Scan-sharing flips single-thread to compute-bound (+73%)
The first cut above missed the scan-sharing axis (T queries riding one doc-read — the tiling/carousel model). Single-thread, at-scale (25 MB), as T rises:
| T (riders/doc) | at-scale Gcmp/s |
|---|---|
| 1 | 0.215 (memory-bound) |
| 4 | 0.355 |
| 8 | 0.371 (+73%) |
| 16–64 | ~0.37 (plateau) |
At T≥8 the at-scale throughput equals the in-L2 compute ceiling — the memory tax is fully amortized and it's now popcount-bound.
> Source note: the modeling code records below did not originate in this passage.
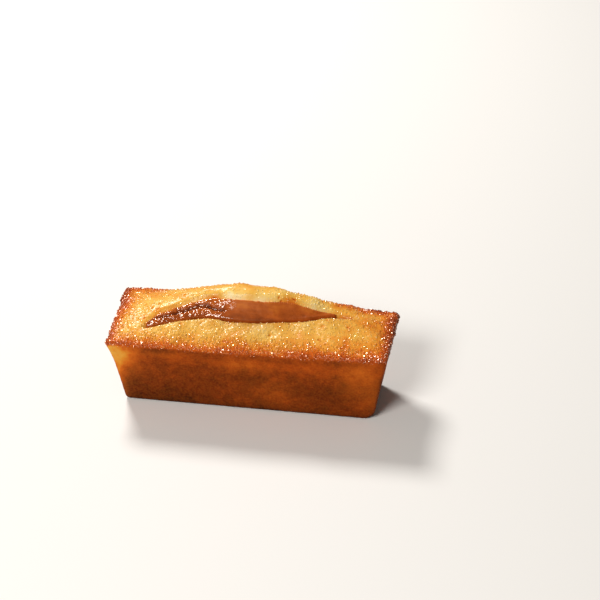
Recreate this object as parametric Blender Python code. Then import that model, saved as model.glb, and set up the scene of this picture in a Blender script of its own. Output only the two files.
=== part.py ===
"""A financier: a small bar cake, baked in a tapered mould, that has risen and split along its top
over a strip of fruit filling.

Metres, +Z up. X runs along the bar, -Y is its front, and the cake stands on its flat foot at z = 0.
"""

import bmesh
import bpy
from math import cos, exp, hypot, pi, radians, sin, sqrt
from mathutils import Vector
from mathutils.noise import noise

MM = 0.001
TINY = 0.01 * MM

# The block that the mould gives
LENGTH = 85.2 * MM
WIDTH = 30.0 * MM
RIM_HEIGHT = 23.3 * MM
WALL_LEAN = 4.2 * MM
CORNER_RADIUS = 1.2 * MM
FOOT_RADIUS = 0.9 * MM

# The rim, where the batter crept over the mould's edge
RIM_RADIUS = 0.6 * MM
RIM_FLARE = 0.5 * MM
FLARE_HEIGHT = 8.0 * MM
RIM_BAND = 2.2 * MM
RIM_TWIST = 0.8 * MM
BACK_RISE = 0.7 * MM

# The risen top: a low dome all over, and a taller lobe behind the split
DOME_HEIGHT = 3.9 * MM
DOME_FLATNESS = 4
LOBE_HEIGHT = 6.4 * MM
LOBE_REACH = 38.0 * MM
LOBE_MIDDLE = -1.5 * MM
LOBE_SKEW = 1.15
LOBE_SOFTNESS = 0.3
LIP_ROLL = 0.5 * MM
LIP_WIDTH = 1.3 * MM

# The split, from its left tip to its right one: x, y and half its width
SPLIT = [
    (-33.0 * MM, -7.8 * MM, 0.3 * MM),
    (-28.5 * MM, -5.2 * MM, 1.4 * MM),
    (-21.5 * MM, -2.4 * MM, 1.8 * MM),
    (-13.5 * MM, -0.2 * MM, 2.0 * MM),
    (-4.5 * MM, -0.9 * MM, 2.1 * MM),
    (3.5 * MM, -0.4 * MM, 2.0 * MM),
    (10.5 * MM, 1.1 * MM, 2.0 * MM),
    (17.0 * MM, 2.1 * MM, 1.4 * MM),
    (22.5 * MM, 4.2 * MM, 0.5 * MM),
    (29.0 * MM, 4.6 * MM, 0.3 * MM),
]
SPLIT_WIDEST = max(half for _, _, half in SPLIT)
SPLIT_DEPTH = 5.0 * MM
NARROW_DEPTH = 0.7
TIP_FADE = 8.0 * MM
TIP_RISE = 2.5 * MM
TROUGH_FULLNESS = 0.3

# The filling that lies in the split
GAP = 0.3 * MM
FILLING_START = -31.2 * MM
FILLING_END = 24.0 * MM
FILLING_TAPER = 3.0 * MM
BLUNTNESS = 0.35
FILLING_SINK = 0.35 * MM
FILLING_HOLLOW = 0.35 * MM
RIDGE_HEIGHT = 0.45 * MM
RIDGES_START = -8.0 * MM
RIDGES_FADE = 8.0 * MM

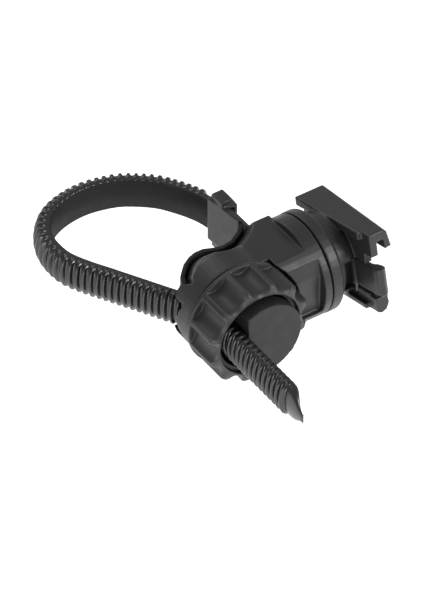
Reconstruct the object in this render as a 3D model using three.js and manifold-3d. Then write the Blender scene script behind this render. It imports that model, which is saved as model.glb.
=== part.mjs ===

So scan-sharing does push single- thread QPS up, hard. (The engine already captures this: tiling 016/038, carousel 039–041.)
But at full chip it's the bandwidth wall, and sharding ≠ throughput
8 cores, N=5M (640 MB > L3), T=16:
| scheme | base DRAM reads | Gcmp/s |
|---|---|---|
| sharded carousel | ×1 (shards) | 1.139 |
| tiled batch (047 model) | ×cores | 1.071 |
They're equal — the shared 480 MB L3 absorbs the "redundant" reads, so reading the base 8× isn't 8× the DRAM traffic. Both saturate at ~1.1 Gcmp/s = 0.14/core, far below the 0.33–0.37/core single-thread compute ceiling → the chip is memory/L3- bandwidth-bound. The carousel's sharding gives no peak-throughput win over the tiled batch (its win is latency-under-burst, 041), and faster popcount can't help.
Conclusion (revised)
- Scan-sharing pushes single-thread +73% to the compute ceiling — already captured by tiling/carousel.
- At full chip the scan saturates at the memory/L3 bandwidth wall (~1.1 Gcmp/s), where sharded == batched and SIMD (faster popcount) has nothing to add — per-core (0.14) sits well below the popcount ceiling (0.33).
- Safe hints = parity; hand-SIMD loses (012/023, reconfirmed).
- The only lever for chip-level scan QPS is fewer bytes per vector (lower bits + residual to hold recall, 046) — that moves the bandwidth wall. SIMD pushes on it.
This closes the SIMD question for the scan: not worth core::simd/unsafe — chase
bytes, not popcount.
(Where SIMD could still pay is a different kernel — e.g. the asymmetric LUT (vpshufb
gather, history 011) for a recall-per-byte gain — but that's a separate path, not the
symmetric Hamming scan, and was cut as non-competitive scalar.)
Caveats
- Random codes, kernel-isolated (no heap/selection) — measures raw popcount throughput, the quantity SIMD would affect. The full scan adds heap overhead on top (constant).
- Single-thread; the 8-core memory-contention point is cross-referenced from 047.
interleave4's in-cache win is real but only reachable when the working set fits L2, which a 1M+ cell never does (128 MB+).